What No One Talks About: The Limitation of the Duo

Is there a downside? Kinda.

As we saw in the 2025 season, the Chiefs' heavy reliance on this connection can be a double-edged sword. When Kelce is bottled up—like he was in Super Bowl LIX against the Eagles—the offense can look stagnant. The "Telepathy" only works if the defense allows enough space for the conversation to happen.

There’s also the age factor. Kelce isn’t a kid anymore. By the end of the 2025 season, the retirement rumors started swirling louder than ever. When the Chiefs finished 6-10 and missed the playoffs for the first time in over a decade, it felt like the end of an era.

Even if the 2025-2026 season was the "Last Dance," what they’ve accomplished is fundamentally unrepeatable. Most quarterbacks don't have the guts to let a receiver improvise as much as Mahomes lets Kelce. Most tight ends don't have the IQ to understand spacing well enough to not ruin the entire play design.

How to Watch Them Like an Expert

If you want to actually see the "secret sauce" next time you’re watching a game, stop following the ball. Watch Kelce at the snap.

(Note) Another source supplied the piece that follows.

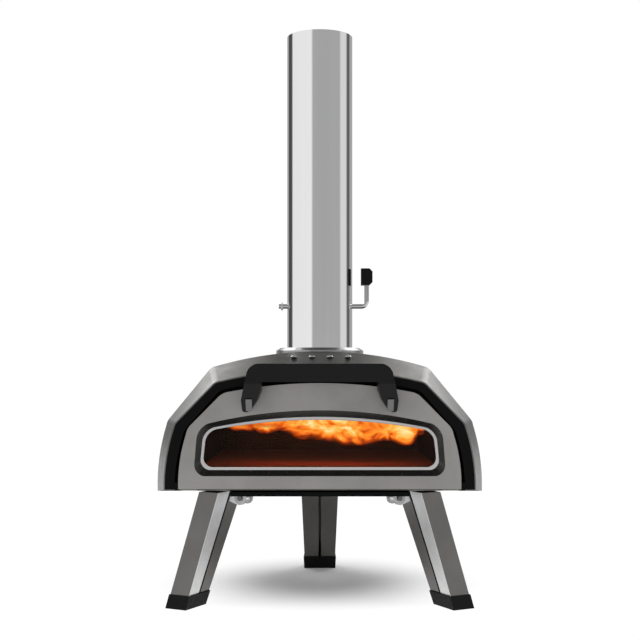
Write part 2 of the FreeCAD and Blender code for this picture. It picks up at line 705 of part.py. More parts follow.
# -------------------------------------------------------------------- the legs
def wedge(name, top, foot, place_at, turn):
    """A tapered bar down the leg.  top and foot each give the distance down the
    leg, the width, the near face and the far face."""
    solid = document.addObject("Part::Wedge", name)
    bind(solid, "Ymin", top[0])
    bind(solid, "Ymax", foot[0])
    bind(solid, "Xmin", as_size(top[1]) / -2)
    bind(solid, "Xmax", as_size(top[1]) / 2)
    bind(solid, "X2min", as_size(foot[1]) / -2)
    bind(solid, "X2max", as_size(foot[1]) / 2)
    bind(solid, "Zmin", top[2])
    bind(solid, "Zmax", top[3])
    bind(solid, "Z2min", foot[2])
    bind(solid, "Z2max", foot[3])
    return place(solid, *place_at, turn=turn)


def make_leg(word, x, y, yaw, hand):
    at = (x, y, D["pin_z"])
    lean = D["leg_lean"].value
    down = (yaw, 0, lean - 90)
    near = D["leg_offset"]
    top = (-D["leg_head"], D["leg_top_width"], near, near + D["leg_top_depth"])
    foot = (D["leg_reach"], D["leg_foot_width"], near, near + D["leg_foot_depth"])
    thin = D["sheet_thick"]
    inner_top = (-D["leg_head"] - 1, D["leg_top_width"] - thin * 2, near + thin,
                 near + D["leg_top_depth"] - thin)
    inner_foot = (D["leg_reach"] + 1, D["leg_foot_width"] - thin * 2, near + thin,
                  near + D["leg_foot_depth"] - thin)
    outside = wedge(word + "_outside", top, foot, at, down)
    inside = wedge(word + "_inside", inner_top, inner_foot, at, down)
    slit_half = D["leg_slit"]
    slit = wedge(word + "_slit", (-D["leg_head"] - 1, slit_half, near - 2, near + 6),
                 (D["leg_reach"] + 1, slit_half, near - 2, near + 6), at, down)
    above = box(word + "_above", (as_size(x) - 90, as_size(y) - 90, D["body_base"] - 3.5), (180, 180, 60))
    solid = cut(word + "_sheet", outside, fuse(word + "_voids", [inside, slit, above]))
    node(solid, word)
    skin = D["foot_skin"]
    share = (D["foot_end"] + D["leg_head"]) / (D["leg_reach"] + D["leg_head"])
    end_width = D["leg_top_width"] + (D["leg_foot_width"] - D["leg_top_width"]) * share
    end_depth = D["leg_top_depth"] + (D["leg_foot_depth"] - D["leg_top_depth"]) * share
    block = wedge(word + "_foot_block",
                  (-D["leg_head"], D["leg_top_width"] + skin * 2, near - skin,
                   near + D["leg_top_depth"] + skin),
                  (D["foot_end"], end_width + skin * 2, near - skin, near + end_depth + skin), at, down)
    core = wedge(word + "_foot_core", top, foot, at, down)
    ground = box(word + "_ground", (as_size(x) - 200, as_size(y) - 200, -60), (400, 400, 60))
    higher = box(word + "_higher", (as_size(x) - 200, as_size(y) - 200, D["foot_top"]), (400, 400, 250))
    node(cut(word + "_foot_cut", block, fuse(word + "_foot_voids", [core, ground, higher])), word + "_foot")
    make_knuckle(word, at, yaw, lean, hand)
    make_bracket(word, at, yaw, hand)


def local_box(name, at, turn, low, span):
    """A box whose low corner is given in a turned frame at a point."""
    corner = FreeCAD.Rotation(*turn).multVec(FreeCAD.Vector(*[as_size(part).value for part in low]))
    solid = document.addObject("Part::Box", name)
    for prop, length in zip(("Length", "Width", "Height"), span):
        bind(solid, prop, length)
    return place(solid, as_size(at[0]) + corner.x, as_size(at[1]) + corner.y,
                 as_size(at[2]) + corner.z, turn=turn)


def mirror_start(hand, start, length):
    """Where a run along the hinge starts, on a left-handed or right-handed leg."""
    start = as_size(start)
    return start if hand > 0 else -(start + length)


def local_rod(name, at, turn, start, radius, length):
    """A cylinder along the turned X axis, from a distance along that axis."""
    frame = FreeCAD.Rotation(*turn)
    shift = frame.multVec(FreeCAD.Vector(as_size(start).value, 0, 0))
    solid = document.addObject("Part::Cylinder", name)
    bind(solid, "Radius", radius)
    bind(solid, "Height", length)
    across = frame.multiply(FreeCAD.Rotation(FreeCAD.Vector(0, 1, 0), 90))
    place(solid, as_size(at[0]) + shift.x, as_size(at[1]) + shift.y, as_size(at[2]) + shift.z)
    solid.Placement = FreeCAD.Placement(solid.Placement.Base, across)
    return solid


def make_knuckle(word, at, yaw, lean, hand):
    plate = D["bracket_plate"]
    slack = D["side_slack"]
    width = D["bracket_gap"] - slack * 2
    start = mirror_start(hand, plate / 2 + slack, width)
    frame = (yaw, 0, lean)
    boss = local_rod(word + "_boss", at, frame, start, D["knuckle_radius"], width)
    arm = local_box(word + "_arm", at, frame, (start, 0, -10), (width, D["leg_offset"], 12))
    bore = local_rod(word + "_bore", at, frame, start - 2, D["pin_radius"] + 0.05, width + 4)
    node(cut(word + "_knuckle_cut", fuse(word + "_knuckle_blank", [boss, arm]), bore), word + "_knuckle")


def make_bracket(word, at, yaw, hand):
    plate = D["bracket_plate"]
    flat = (yaw, 0, 0)
    roof = D["body_base"] - D["sheet_thick"] - D["pin_z"]
    pieces = []
    starts = (mirror_start(hand, plate * -0.5, plate),
              mirror_start(hand, plate * 0.5 + D["bracket_gap"], plate))
    reach = D["bracket_gap"] + plate * 2
    near_end = mirror_start(hand, plate * -0.5, reach)
    for index, start in enumerate(starts):
        radius = D["bracket_radius"]
        disc = local_rod("%s_disc_%d" % (word, index), at, flat, start, radius, plate)
        web = local_box("%s_web_%d" % (word, index), at, flat, (start, -radius, 0), (plate, radius * 2, roof))
        pieces += [disc, web]
    flange = local_box(word + "_flange", at, flat, (near_end, -radius, roof - 2),
                       (reach, radius + 5, 2))
    hole = local_rod(word + "_bracket_hole", at, flat, near_end - 10, D["pin_radius"] + 0.02, 60)
    above = box(word + "_bracket_above", (as_size(at[0]) - 60, as_size(at[1]) - 60,
                D["body_base"] - D["sheet_thick"]), (120, 120, 40))
    body = cut(word + "_bracket_cut", fuse(word + "_bracket_blank", pieces + [flange]),
               fuse(word + "_bracket_voids", [hole, above]))
    node(body, word + "_bracket")
    shank = local_rod(word + "_shank", at, flat, near_end - 1.8, D["pin_radius"], reach + 3.6)
    heads = []
    for index, start in enumerate((near_end - 1.8, near_end + reach)):
        heads.append(local_rod("%s_head_%d" % (word, index), at, flat, start, D["pin_radius"] + 0.9, 1.8))
    node(fuse(word + "_pin_blank", [shank] + heads), word + "_pin")


def make_legs():
    turn = D["leg_turn"].value
    make_leg("leg_left", -D["front_pin_x"], D["front_pin_y"], turn, 1)
    make_leg("leg_right", D["front_pin_x"], D["front_pin_y"], -turn, -1)
    make_leg("leg_rear", as_size(0), D["rear_pin_y"], 0, 1)


def make_tray_bolts():
    heads = []
    for side in (-1, 1):
        for index, y in enumerate((D["tray_front"] + 12, D["tray_front"] + D["tray_length"] - 14)):
            at = ((D["tray_half"] - 10) * side, y, D["body_base"] - D["sheet_thick"] - D["bolt_head"])
            heads.append(rod("tray_bolt_%d_%d" % (side + 1, index), D["bolt_radius"], D["bolt_head"], at))
    node(fuse("tray_bolt_set", heads), "tray_bolts")


# -------------------------------------------------------------- the fuel end
def make_fuel_box():
    thin = D["sheet_thick"]
    half = D["box_half"]
    low = D["box_base"]
    tall = D["box_tall"]
    outer = box("fuel_outside", (-half, D["back_y"], low), (half * 2, D["box_depth"], tall))
    inner = box("fuel_inside", (-half + thin, D["back_y"] + thin, low + thin),
                ((half - thin) * 2, D["box_depth"] - thin * 2, tall))
    throat = box("fuel_throat", (-D["throat_half"], D["back_y"] - 5, D["throat_base"]),
                 (D["throat_half"] * 2, 10, D["throat_tall"]))
    slot = box("fuel_slot", (-D["burner_half"] - 1, D["back_y"] + D["box_depth"] - 5, D["burner_base"] - 1),
               ((D["burner_half"] + 1) * 2, 10, D["burner_tall"] + 2))
    node(cut("fuel", outer, fuse("fuel_voids", [inner, throat, slot])), "fuel_box")
    bars = []
    for side in (-1, 1):
        start = -half + thin if side < 0 else half - thin - 6
        bars.append(box("grate_ledge_%d" % (side + 1), (start, D["back_y"] + 6, D["grate_z"] - 4),
                        (6, D["box_depth"] - 14, 4)))
    count = 9
    gap = (half * 2 - thin * 2 - 4) / (count - 1)
    for index in range(count):
        bars.append(box("grate_bar_%d" % index, (-half + thin + gap * index, D["back_y"] + 8, D["grate_z"]),
                        (4, D["box_depth"] - 18, 4)))
    for index, share in enumerate((0.12, 0.8)):
        bars.append(box("grate_cross_%d" % index, (-half + thin, D["back_y"] + D["box_depth"] * share,
                        D["grate_z"]), ((half - thin) * 2, 4, 3)))
    node(fuse("grate", bars), "fire_grate")


def make_burner_tray():
    thin = D["sheet_thick"]
    half = D["burner_half"]
    low = D["burner_base"]
    start = D["back_y"] + 8
    depth = D["box_depth"] - 8 + 4
    outer = box("burner_outside", (-half, start, low), (half * 2, depth, D["burner_tall"]))
    inner = box("burner_inside", (-half + thin, start + thin, low + thin),
                ((half - thin) * 2, depth - thin * 2 - 3, D["burner_tall"]))
    node(cut("burner", outer, inner), "burner_tray")
    face = start + depth
    mid = low + D["burner_tall"] / 2 - 4
    grip = box("burner_grip", (-40, D["rear_limit"] - 9, mid), (80, 9, 8))
    posts = []
    for side in (-1, 1):
        posts.append(box("burner_post_%d" % (side + 1), (side * 34 - 5, face, mid),
                         (10, D["rear_limit"] - face - 4, 8)))
    node(fuse("burner_handle_blank", [grip] + posts), "burner_handle")
    node(box("burner_runner", (-half, D["back_y"] + 8, D["box_base"] + thin),
             (half * 2, D["box_depth"] - 12, D["burner_base"] - D["box_base"] - thin)), "burner_runners")


def make_hatch():
    top = D["box_base"] + D["box_tall"]
    lid_low = (-D["box_half"] - 2, D["back_y"] + 6, top)
    lid = box("hatch_lid", lid_low, (D["box_half"] * 2 + 4, D["box_depth"] - 7, D["hatch_thick"]))
    barrel_y = D["back_y"] + D["box_depth"] + 9
    barrel = rod("hatch_barrel", 4, 60, (-30, barrel_y, top + 1), ALONG_X)
    leaf = box("hatch_leaf", (-30, barrel_y - 11, top), (60, 8, D["hatch_thick"]))
    bore = rod("hatch_bore", 2.05, 80, (-40, barrel_y, top + 1), ALONG_X)
    node(cut("hatch", fuse("hatch_blank", [lid, barrel, leaf]), bore), "fuel_hatch")
    pin = rod("hatch_pin_shank", 2, 78, (-39, barrel_y, top + 1), ALONG_X)
    ears = []
    for side in (-1, 1):
        start = 31 if side > 0 else -34
        ears.append(box("hatch_ear_%d" % (side + 1), (start, barrel_y - 9, top - 8), (3, 13, 13)))
    node(fuse("hatch_pin_blank", [pin] + ears), "hatch_hinge")
    grip = box("hatch_grip", (-30, D["back_y"] + 22, top + D["hatch_thick"] + 16), (60, 10, 8))
    posts = []
    for side in (-1, 1):
        foot = (side * 25 - 5, D["back_y"] + 22, top + D["hatch_thick"])
        posts.append(box("hatch_post_%d" % (side + 1), foot, (10, 10, 16)))
    node(fuse("hatch_handle_blank", [grip] + posts), "hatch_handle")


make_shell()
make_rear_panel()
make_front_frame()
make_mouth_plate()
make_floor()
make_under_tray()
make_liner()
make_insulation()
make_stone()
make_flue()
make_door()
make_door_hinges()
make_handle()
make_chimney()
make_damper()
make_legs()
make_tray_bolts()
make_fuel_box()
make_burner_tray()
make_hatch()

document.recompute()

# ---------------------------------------------------------------- write it out
faults = [item.Name for item in document.Objects if {"Invalid", "Error"} & set(item.State)]
if faults:
    raise RuntimeError("failed objects: %s" % faults)
for name, thing in NODES:
    if thing.Shape.isNull() or not thing.Shape.isValid():
        raise RuntimeError("bad shape: %s" % name)
    if not thing.Shape.Solids:
        raise RuntimeError("no solid: %s" % name)
os.makedirs("parts", exist_ok=True)
for name, thing in NODES:
    thing.Shape.exportStep(os.path.join("parts", name + ".step"))
    limits = thing.Shape.BoundBox
    print("%-20s solids %d  volume %9.0f  x %.1f..%.1f  y %.1f..%.1f  z %.1f..%.1f" % (
        name, len(thing.Shape.Solids), thing.Shape.Volume, limits.XMin, limits.XMax,
        limits.YMin, limits.YMax, limits.ZMin, limits.ZMax))
print("%d nodes" % len(NODES))
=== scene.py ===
import json
import math

import bmesh
import bpy
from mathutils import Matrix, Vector


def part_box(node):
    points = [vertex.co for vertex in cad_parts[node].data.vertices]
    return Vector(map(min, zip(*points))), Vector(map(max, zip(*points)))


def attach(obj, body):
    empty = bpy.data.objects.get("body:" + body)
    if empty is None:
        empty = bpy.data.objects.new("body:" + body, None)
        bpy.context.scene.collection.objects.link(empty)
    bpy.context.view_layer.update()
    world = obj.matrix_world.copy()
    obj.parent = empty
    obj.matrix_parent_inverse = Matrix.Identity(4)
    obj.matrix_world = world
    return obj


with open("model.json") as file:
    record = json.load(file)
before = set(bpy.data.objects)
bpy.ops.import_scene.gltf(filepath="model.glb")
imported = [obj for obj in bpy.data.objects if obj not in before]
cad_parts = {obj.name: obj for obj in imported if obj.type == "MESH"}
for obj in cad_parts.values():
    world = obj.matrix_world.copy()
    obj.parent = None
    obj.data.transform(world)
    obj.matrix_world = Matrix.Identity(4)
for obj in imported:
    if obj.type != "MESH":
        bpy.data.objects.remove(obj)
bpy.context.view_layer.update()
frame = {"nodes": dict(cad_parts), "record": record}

MM = 0.001
SCENE = bpy.context.scene
NODES = frame["nodes"]


# ---------------------------------------------------------------- node helpers
def math_node(tree, operation, first, second=None):
    """A Math node whose inputs are numbers or other nodes' outputs."""
    made = tree.nodes.new("ShaderNodeMath")
    made.operation = operation
    for socket, value in zip(made.inputs, (first, second)):
        if isinstance(value, (int, float)):
            socket.default_value = value
        elif value is not None:
            tree.links.new(value, socket)
    return made.outputs[0]


def ramp_node(tree, factor, stops):
    """Colours or greys along a factor, given as positions from 0 to 1."""
    made = tree.nodes.new("ShaderNodeValToRGB")
    line = made.color_ramp
    while len(line.elements) < len(stops):
        line.elements.new(0.5)
    for element, (where, value) in zip(line.elements, stops):
        element.position = where
        shade = value if isinstance(value, tuple) else (value, value, value)
        element.color = (*shade, 1)
    tree.links.new(factor, made.inputs["Fac"])
    return made.outputs["Color"]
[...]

  1. Look for the "Choice": Kelce often has "choice" routes where he can go in or out based on the defender's leverage.
  2. Watch the Scramble: When Mahomes breaks the pocket, don't look at the rushers. Look at Kelce. He will almost always move to the exact opposite side of the field to give Mahomes a throwing lane.
  3. Check the 3rd Down Alignment: On critical plays, Kelce often aligns as the "X" receiver on the backside. This forces the defense to decide: do they stay in their scheme, or do they tilt the whole field toward a 250-pound tight end?

The era of Patrick Mahomes and Travis Kelce has changed how we think about the tight end position. It’s no longer just a "big guy who catches and blocks." It’s a primary engine of a dynasty. Whether Kelce hangs it up soon or tries for one more run in 2026, the blueprint they’ve left behind is the new gold standard for NFL chemistry.

To truly understand this partnership, start by looking back at their playoff performances between 2019 and 2024. Analyzing the "Jet Chip Wasp" era and their overtime winner in Super Bowl LVIII provides the best evidence of why this duo worked when traditional logic said it shouldn't. Reviewing the film of their "unscripted" touchdowns is the only way to see the sheer level of trust that defines the greatest quarterback-receiver pairing of this generation.